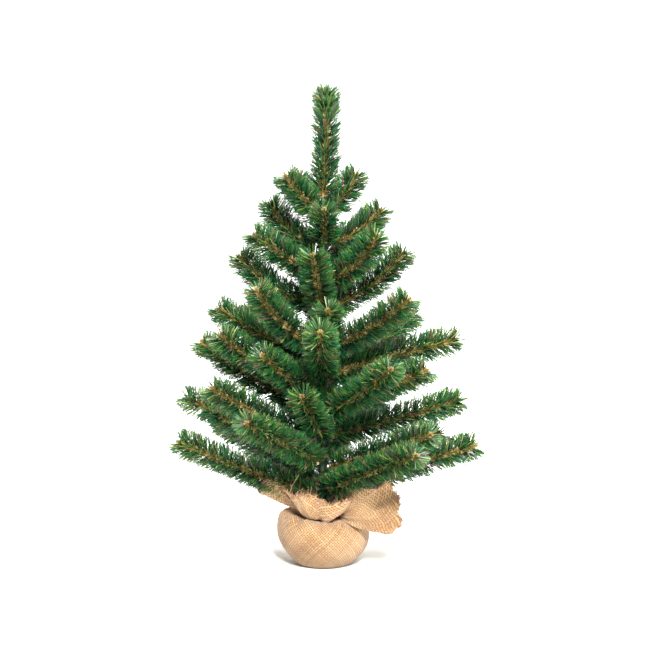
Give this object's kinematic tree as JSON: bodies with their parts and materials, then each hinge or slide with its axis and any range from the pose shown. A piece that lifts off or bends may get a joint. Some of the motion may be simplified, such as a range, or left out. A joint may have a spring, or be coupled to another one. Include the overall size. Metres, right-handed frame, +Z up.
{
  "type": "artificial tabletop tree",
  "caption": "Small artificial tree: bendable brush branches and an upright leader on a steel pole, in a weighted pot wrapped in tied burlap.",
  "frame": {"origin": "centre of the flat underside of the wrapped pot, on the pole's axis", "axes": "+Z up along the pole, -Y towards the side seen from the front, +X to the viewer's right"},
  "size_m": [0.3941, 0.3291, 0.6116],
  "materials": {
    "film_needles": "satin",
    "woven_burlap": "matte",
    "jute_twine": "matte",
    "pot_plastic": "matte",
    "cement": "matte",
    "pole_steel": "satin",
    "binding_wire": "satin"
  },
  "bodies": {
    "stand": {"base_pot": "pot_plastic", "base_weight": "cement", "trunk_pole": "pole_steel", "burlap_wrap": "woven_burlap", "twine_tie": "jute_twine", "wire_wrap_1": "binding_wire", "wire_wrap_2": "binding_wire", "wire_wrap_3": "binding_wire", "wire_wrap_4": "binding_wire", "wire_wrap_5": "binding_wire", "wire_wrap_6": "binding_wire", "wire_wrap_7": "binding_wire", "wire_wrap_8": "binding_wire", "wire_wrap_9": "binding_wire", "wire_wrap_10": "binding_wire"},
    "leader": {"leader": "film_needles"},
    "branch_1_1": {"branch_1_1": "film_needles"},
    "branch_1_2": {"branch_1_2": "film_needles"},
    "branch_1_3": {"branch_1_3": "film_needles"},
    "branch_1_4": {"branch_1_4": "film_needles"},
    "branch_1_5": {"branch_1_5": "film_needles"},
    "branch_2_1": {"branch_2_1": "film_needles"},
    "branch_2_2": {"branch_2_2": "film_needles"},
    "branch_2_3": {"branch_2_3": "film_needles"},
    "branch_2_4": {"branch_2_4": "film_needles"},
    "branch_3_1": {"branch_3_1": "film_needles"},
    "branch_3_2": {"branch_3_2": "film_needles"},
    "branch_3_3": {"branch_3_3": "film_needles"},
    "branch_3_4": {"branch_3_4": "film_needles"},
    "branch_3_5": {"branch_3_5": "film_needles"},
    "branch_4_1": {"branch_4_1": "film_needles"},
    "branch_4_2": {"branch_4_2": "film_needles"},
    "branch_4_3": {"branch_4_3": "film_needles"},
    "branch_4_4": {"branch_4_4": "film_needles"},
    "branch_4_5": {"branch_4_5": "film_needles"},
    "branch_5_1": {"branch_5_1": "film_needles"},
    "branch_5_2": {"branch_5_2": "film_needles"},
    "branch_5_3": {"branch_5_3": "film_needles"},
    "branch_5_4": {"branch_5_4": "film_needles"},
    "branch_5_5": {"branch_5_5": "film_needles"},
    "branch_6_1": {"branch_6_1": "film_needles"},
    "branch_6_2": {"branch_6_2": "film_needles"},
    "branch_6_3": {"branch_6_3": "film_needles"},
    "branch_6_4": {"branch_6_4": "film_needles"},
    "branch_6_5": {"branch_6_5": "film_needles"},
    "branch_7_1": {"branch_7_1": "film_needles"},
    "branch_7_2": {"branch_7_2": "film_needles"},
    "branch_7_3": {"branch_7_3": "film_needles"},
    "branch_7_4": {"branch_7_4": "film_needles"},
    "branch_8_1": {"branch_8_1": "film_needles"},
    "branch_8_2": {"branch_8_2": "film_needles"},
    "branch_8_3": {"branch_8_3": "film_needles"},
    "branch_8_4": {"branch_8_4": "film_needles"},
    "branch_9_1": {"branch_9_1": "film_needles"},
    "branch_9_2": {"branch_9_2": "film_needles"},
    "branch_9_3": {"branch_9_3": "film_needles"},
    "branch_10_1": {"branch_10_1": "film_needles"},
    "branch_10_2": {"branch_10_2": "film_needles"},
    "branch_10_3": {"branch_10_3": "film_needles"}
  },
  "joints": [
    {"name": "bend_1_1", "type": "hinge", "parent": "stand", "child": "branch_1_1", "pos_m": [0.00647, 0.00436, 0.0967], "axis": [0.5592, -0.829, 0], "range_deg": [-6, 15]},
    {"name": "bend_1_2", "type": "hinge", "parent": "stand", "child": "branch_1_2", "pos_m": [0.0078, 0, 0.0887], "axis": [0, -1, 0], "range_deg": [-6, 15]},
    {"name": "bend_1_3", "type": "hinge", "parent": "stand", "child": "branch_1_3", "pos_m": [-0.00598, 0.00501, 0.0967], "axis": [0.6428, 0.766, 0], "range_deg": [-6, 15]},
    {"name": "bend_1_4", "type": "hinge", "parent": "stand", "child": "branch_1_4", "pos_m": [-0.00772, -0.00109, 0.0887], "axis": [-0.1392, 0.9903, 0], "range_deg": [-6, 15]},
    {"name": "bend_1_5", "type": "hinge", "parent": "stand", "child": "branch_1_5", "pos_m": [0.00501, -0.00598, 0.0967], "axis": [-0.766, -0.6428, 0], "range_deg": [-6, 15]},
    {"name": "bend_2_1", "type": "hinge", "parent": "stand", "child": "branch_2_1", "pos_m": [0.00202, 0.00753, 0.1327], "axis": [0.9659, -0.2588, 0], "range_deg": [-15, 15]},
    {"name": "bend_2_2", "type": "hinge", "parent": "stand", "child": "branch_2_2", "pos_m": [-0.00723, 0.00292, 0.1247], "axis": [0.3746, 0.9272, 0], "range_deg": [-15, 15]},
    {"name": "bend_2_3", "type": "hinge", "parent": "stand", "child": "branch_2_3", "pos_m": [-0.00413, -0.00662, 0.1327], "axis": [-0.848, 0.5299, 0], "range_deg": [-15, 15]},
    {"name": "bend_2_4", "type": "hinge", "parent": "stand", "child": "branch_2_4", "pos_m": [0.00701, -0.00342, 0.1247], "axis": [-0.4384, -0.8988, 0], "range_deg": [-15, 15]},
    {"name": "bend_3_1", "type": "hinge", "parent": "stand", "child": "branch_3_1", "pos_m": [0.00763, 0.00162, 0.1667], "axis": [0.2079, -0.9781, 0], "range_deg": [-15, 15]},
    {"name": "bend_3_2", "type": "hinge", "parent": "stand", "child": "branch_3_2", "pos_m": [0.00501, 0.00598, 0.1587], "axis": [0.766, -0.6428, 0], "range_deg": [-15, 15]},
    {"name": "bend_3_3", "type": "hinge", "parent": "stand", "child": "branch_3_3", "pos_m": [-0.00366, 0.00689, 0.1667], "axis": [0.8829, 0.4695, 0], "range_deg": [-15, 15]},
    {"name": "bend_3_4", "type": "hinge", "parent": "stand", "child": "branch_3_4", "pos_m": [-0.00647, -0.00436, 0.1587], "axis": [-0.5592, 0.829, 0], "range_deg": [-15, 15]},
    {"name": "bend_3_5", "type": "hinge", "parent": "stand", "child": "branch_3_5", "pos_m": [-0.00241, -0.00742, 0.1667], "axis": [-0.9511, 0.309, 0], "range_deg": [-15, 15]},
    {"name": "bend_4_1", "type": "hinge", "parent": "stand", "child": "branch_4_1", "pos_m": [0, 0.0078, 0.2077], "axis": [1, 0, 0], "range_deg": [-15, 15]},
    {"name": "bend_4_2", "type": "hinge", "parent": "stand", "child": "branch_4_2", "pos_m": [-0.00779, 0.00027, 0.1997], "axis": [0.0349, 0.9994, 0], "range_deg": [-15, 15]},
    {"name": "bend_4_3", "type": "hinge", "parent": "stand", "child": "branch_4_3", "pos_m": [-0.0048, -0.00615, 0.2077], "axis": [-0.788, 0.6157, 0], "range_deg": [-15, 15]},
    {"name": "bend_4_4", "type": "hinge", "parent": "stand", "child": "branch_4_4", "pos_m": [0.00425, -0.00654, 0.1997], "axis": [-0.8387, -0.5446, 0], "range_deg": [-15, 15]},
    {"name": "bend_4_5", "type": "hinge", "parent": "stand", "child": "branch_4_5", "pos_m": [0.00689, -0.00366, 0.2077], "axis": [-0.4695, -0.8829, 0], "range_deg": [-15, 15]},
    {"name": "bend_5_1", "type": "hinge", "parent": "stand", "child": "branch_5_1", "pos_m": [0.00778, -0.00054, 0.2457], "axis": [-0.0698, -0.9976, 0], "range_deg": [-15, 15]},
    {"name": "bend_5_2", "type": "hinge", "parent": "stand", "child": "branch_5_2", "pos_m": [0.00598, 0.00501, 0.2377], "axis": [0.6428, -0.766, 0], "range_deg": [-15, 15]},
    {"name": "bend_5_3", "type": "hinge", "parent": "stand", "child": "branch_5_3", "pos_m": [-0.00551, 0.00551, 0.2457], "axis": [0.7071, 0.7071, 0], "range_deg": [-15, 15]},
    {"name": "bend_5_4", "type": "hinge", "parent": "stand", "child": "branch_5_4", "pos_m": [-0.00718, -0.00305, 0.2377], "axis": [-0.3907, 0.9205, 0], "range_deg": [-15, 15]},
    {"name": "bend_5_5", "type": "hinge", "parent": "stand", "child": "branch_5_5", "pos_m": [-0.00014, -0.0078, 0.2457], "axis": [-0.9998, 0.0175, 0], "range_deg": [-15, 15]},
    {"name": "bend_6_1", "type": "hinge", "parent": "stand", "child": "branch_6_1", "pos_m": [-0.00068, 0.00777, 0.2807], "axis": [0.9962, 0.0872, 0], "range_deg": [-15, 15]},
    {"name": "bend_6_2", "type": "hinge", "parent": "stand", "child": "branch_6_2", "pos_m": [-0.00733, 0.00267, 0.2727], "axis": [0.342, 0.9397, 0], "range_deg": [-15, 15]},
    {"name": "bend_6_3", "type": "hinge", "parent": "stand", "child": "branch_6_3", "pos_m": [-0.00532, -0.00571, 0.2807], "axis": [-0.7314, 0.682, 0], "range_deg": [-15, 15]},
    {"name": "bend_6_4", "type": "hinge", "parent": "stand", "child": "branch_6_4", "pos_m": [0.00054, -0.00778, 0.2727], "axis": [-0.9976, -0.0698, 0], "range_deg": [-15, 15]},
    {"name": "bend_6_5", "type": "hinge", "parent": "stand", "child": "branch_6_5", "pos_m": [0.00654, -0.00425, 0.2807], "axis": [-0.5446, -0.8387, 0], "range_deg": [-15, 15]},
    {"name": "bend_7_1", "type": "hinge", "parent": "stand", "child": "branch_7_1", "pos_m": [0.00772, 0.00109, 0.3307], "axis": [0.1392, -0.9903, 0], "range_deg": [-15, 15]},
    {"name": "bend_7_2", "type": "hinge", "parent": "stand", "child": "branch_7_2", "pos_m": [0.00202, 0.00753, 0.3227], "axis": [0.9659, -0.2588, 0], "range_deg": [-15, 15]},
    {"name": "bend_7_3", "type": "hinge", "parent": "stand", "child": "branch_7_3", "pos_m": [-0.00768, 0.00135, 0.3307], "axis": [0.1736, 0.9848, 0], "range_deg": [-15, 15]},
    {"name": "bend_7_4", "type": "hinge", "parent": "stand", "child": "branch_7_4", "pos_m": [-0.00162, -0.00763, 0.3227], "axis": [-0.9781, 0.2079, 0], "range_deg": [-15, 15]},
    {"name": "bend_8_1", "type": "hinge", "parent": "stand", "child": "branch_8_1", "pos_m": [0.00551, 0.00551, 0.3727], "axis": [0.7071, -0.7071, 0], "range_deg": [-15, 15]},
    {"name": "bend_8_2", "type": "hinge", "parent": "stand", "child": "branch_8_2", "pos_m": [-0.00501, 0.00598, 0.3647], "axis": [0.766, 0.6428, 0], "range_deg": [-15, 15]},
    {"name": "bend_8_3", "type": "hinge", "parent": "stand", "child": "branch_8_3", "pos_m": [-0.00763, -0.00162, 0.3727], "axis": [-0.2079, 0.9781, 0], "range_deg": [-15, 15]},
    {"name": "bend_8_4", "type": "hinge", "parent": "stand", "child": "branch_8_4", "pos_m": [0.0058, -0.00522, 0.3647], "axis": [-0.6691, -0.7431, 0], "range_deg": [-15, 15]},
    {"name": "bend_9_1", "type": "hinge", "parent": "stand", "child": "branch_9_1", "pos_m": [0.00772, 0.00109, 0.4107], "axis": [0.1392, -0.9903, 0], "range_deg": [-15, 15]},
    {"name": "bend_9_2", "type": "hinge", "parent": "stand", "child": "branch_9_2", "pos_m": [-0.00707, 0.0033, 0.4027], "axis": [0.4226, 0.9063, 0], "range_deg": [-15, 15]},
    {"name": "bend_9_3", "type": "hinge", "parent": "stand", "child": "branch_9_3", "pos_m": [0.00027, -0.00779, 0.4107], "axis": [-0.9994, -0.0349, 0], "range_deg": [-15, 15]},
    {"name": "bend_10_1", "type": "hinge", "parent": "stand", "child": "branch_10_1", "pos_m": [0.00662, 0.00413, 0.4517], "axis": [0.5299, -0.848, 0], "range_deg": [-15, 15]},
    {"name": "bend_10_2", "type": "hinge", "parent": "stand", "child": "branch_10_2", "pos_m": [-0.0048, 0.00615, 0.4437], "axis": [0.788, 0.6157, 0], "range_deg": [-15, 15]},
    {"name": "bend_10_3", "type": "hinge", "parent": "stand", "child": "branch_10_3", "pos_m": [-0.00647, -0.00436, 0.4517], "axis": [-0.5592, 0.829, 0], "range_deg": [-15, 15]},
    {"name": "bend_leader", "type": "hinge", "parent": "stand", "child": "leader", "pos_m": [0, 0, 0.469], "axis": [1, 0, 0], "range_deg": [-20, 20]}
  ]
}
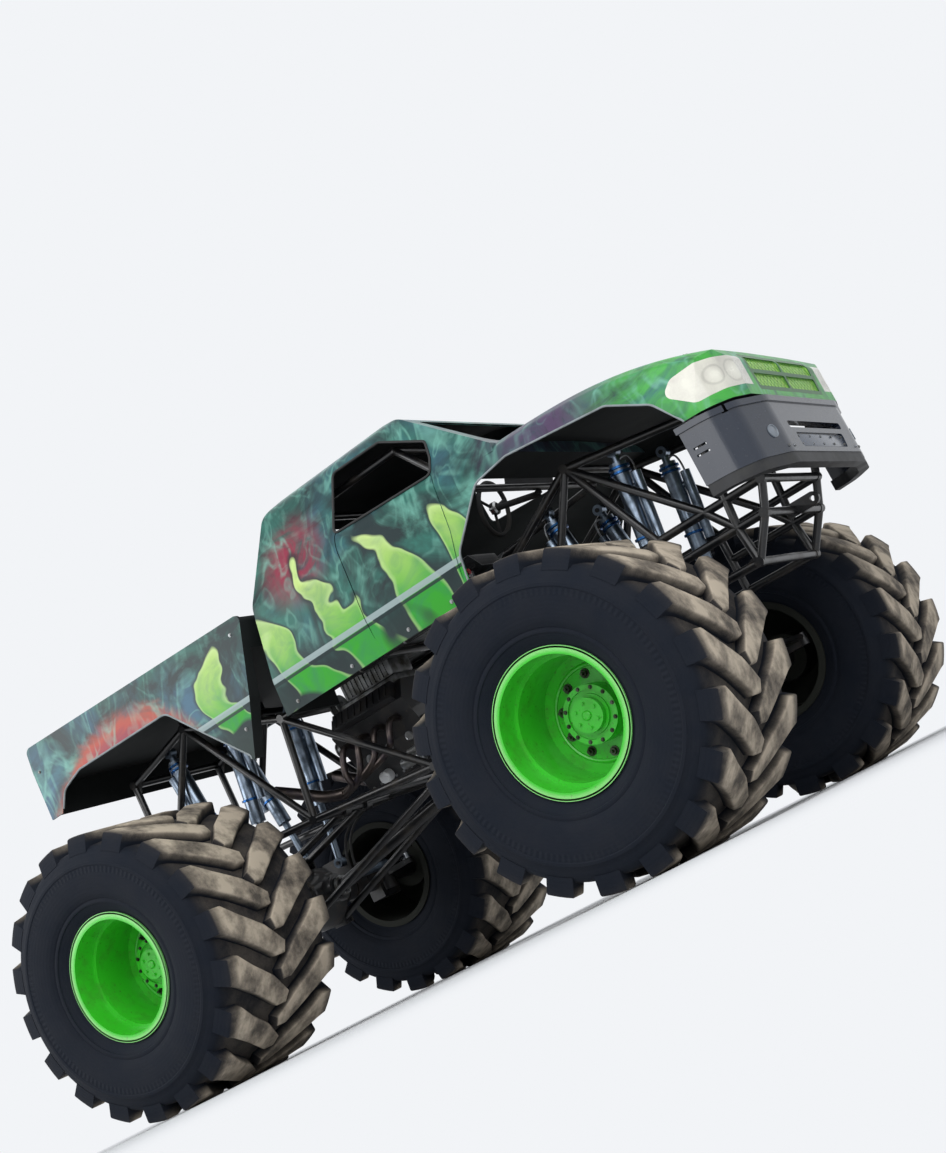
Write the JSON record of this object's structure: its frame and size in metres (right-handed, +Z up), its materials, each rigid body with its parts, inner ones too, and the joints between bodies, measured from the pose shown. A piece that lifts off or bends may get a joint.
☆ ☆ ☆ ☆ ☆
**AIM OF THE TASK:**
Find every line above that contains the word "from", and return each one.

**EXERCISE ANSWER:**
Give this object's kinematic tree as JSON: bodies with their parts and materials, then each hinge or slide with its axis and any range from the pose shown. A piece that lifts off or bends may get a joint. Some of the motion may be simplified, such as a range, or left out. A joint may have a spring, or be coupled to another one. Include the overall size. Metres, right-handed frame, +Z up.
  "frame": {"origin": "centre of the flat underside of the wrapped pot, on the pole's axis", "axes": "+Z up along the pole, -Y towards the side seen from the front, +X to the viewer's right"},
Write the JSON record of this object's structure: its frame and size in metres (right-handed, +Z up), its materials, each rigid body with its parts, inner ones too, and the joints between bodies, measured from the pose shown. A piece that lifts off or bends may get a joint.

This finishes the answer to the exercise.